> _TASK DETAILS_:
Extract the complete listing and repeat it word for word.

::: SOURCE EXCERPT :::

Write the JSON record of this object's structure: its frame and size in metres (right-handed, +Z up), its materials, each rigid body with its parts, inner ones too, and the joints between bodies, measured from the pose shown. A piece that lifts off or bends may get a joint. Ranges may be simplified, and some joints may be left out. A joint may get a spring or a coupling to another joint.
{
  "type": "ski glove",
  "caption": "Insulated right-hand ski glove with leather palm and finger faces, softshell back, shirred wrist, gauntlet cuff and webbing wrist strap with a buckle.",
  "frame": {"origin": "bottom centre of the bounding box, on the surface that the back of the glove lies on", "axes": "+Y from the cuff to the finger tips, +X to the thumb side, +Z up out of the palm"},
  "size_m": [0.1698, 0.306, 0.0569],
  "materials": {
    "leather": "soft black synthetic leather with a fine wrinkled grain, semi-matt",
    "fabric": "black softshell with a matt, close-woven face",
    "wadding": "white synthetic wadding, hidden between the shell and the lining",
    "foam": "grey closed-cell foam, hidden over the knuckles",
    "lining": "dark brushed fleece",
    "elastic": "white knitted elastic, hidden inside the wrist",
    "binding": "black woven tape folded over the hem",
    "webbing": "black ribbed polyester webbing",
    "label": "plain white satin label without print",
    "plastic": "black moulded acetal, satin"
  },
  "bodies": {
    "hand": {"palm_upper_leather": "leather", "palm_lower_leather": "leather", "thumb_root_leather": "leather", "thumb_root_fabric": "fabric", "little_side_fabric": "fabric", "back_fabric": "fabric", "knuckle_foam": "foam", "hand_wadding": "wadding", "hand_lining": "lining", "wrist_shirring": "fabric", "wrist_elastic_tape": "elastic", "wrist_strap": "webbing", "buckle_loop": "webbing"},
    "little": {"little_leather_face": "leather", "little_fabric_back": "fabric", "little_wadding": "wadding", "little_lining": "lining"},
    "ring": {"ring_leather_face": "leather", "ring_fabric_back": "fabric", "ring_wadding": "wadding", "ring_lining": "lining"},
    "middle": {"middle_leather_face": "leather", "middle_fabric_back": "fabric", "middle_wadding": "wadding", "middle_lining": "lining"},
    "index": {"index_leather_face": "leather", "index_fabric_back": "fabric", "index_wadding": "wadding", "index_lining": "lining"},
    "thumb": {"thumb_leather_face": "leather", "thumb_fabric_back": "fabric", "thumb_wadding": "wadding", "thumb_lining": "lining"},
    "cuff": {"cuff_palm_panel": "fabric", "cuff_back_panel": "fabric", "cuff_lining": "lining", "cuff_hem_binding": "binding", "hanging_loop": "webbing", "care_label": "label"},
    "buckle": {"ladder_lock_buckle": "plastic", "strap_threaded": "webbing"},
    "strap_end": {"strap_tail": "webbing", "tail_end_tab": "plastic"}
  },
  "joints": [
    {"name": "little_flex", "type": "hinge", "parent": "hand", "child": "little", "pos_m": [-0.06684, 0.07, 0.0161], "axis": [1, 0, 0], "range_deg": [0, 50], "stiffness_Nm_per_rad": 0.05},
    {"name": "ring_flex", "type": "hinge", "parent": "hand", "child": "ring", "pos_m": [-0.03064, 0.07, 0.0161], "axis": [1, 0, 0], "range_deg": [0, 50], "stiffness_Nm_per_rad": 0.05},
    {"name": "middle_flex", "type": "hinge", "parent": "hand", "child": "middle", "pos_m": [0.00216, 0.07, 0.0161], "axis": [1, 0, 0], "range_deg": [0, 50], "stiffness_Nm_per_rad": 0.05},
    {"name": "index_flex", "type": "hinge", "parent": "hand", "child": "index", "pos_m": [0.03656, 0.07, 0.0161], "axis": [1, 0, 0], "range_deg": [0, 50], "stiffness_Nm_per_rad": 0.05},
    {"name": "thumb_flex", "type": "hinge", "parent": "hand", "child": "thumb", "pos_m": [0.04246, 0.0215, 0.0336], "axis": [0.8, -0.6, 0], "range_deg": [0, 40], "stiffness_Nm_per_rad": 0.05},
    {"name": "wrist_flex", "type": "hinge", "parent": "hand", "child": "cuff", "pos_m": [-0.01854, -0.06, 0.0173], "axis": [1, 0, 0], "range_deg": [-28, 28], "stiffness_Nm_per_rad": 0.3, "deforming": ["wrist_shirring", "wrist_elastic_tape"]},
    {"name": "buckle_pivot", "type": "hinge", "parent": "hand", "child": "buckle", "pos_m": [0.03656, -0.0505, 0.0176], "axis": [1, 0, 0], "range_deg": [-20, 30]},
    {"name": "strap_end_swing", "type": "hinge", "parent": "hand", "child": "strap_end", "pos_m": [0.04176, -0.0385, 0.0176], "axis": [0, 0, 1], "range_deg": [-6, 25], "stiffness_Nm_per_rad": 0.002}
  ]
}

:::

> _SOLVED EXERCISE_:
Write the JSON record of this object's structure: its frame and size in metres (right-handed, +Z up), its materials, each rigid body with its parts, inner ones too, and the joints between bodies, measured from the pose shown. A piece that lifts off or bends may get a joint. Ranges may be simplified, and some joints may be left out. A joint may get a spring or a coupling to another joint.
{
  "type": "ski glove",
  "caption": "Insulated right-hand ski glove with leather palm and finger faces, softshell back, shirred wrist, gauntlet cuff and webbing wrist strap with a buckle.",
  "frame": {"origin": "bottom centre of the bounding box, on the surface that the back of the glove lies on", "axes": "+Y from the cuff to the finger tips, +X to the thumb side, +Z up out of the palm"},
  "size_m": [0.1698, 0.306, 0.0569],
  "materials": {
    "leather": "soft black synthetic leather with a fine wrinkled grain, semi-matt",
    "fabric": "black softshell with a matt, close-woven face",
    "wadding": "white synthetic wadding, hidden between the shell and the lining",
    "foam": "grey closed-cell foam, hidden over the knuckles",
    "lining": "dark brushed fleece",
    "elastic": "white knitted elastic, hidden inside the wrist",
    "binding": "black woven tape folded over the hem",
    "webbing": "black ribbed polyester webbing",
    "label": "plain white satin label without print",
    "plastic": "black moulded acetal, satin"
  },
  "bodies": {
    "hand": {"palm_upper_leather": "leather", "palm_lower_leather": "leather", "thumb_root_leather": "leather", "thumb_root_fabric": "fabric", "little_side_fabric": "fabric", "back_fabric": "fabric", "knuckle_foam": "foam", "hand_wadding": "wadding", "hand_lining": "lining", "wrist_shirring": "fabric", "wrist_elastic_tape": "elastic", "wrist_strap": "webbing", "buckle_loop": "webbing"},
    "little": {"little_leather_face": "leather", "little_fabric_back": "fabric", "little_wadding": "wadding", "little_lining": "lining"},
    "ring": {"ring_leather_face": "leather", "ring_fabric_back": "fabric", "ring_wadding": "wadding", "ring_lining": "lining"},
    "middle": {"middle_leather_face": "leather", "middle_fabric_back": "fabric", "middle_wadding": "wadding", "middle_lining": "lining"},
    "index": {"index_leather_face": "leather", "index_fabric_back": "fabric", "index_wadding": "wadding", "index_lining": "lining"},
    "thumb": {"thumb_leather_face": "leather", "thumb_fabric_back": "fabric", "thumb_wadding": "wadding", "thumb_lining": "lining"},
    "cuff": {"cuff_palm_panel": "fabric", "cuff_back_panel": "fabric", "cuff_lining": "lining", "cuff_hem_binding": "binding", "hanging_loop": "webbing", "care_label": "label"},
    "buckle": {"ladder_lock_buckle": "plastic", "strap_threaded": "webbing"},
    "strap_end": {"strap_tail": "webbing", "tail_end_tab": "plastic"}
  },
  "joints": [
    {"name": "little_flex", "type": "hinge", "parent": "hand", "child": "little", "pos_m": [-0.06684, 0.07, 0.0161], "axis": [1, 0, 0], "range_deg": [0, 50], "stiffness_Nm_per_rad": 0.05},
    {"name": "ring_flex", "type": "hinge", "parent": "hand", "child": "ring", "pos_m": [-0.03064, 0.07, 0.0161], "axis": [1, 0, 0], "range_deg": [0, 50], "stiffness_Nm_per_rad": 0.05},
    {"name": "middle_flex", "type": "hinge", "parent": "hand", "child": "middle", "pos_m": [0.00216, 0.07, 0.0161], "axis": [1, 0, 0], "range_deg": [0, 50], "stiffness_Nm_per_rad": 0.05},
    {"name": "index_flex", "type": "hinge", "parent": "hand", "child": "index", "pos_m": [0.03656, 0.07, 0.0161], "axis": [1, 0, 0], "range_deg": [0, 50], "stiffness_Nm_per_rad": 0.05},
    {"name": "thumb_flex", "type": "hinge", "parent": "hand", "child": "thumb", "pos_m": [0.04246, 0.0215, 0.0336], "axis": [0.8, -0.6, 0], "range_deg": [0, 40], "stiffness_Nm_per_rad": 0.05},
    {"name": "wrist_flex", "type": "hinge", "parent": "hand", "child": "cuff", "pos_m": [-0.01854, -0.06, 0.0173], "axis": [1, 0, 0], "range_deg": [-28, 28], "stiffness_Nm_per_rad": 0.3, "deforming": ["wrist_shirring", "wrist_elastic_tape"]},
    {"name": "buckle_pivot", "type": "hinge", "parent": "hand", "child": "buckle", "pos_m": [0.03656, -0.0505, 0.0176], "axis": [1, 0, 0], "range_deg": [-20, 30]},
    {"name": "strap_end_swing", "type": "hinge", "parent": "hand", "child": "strap_end", "pos_m": [0.04176, -0.0385, 0.0176], "axis": [0, 0, 1], "range_deg": [-6, 25], "stiffness_Nm_per_rad": 0.002}
  ]
}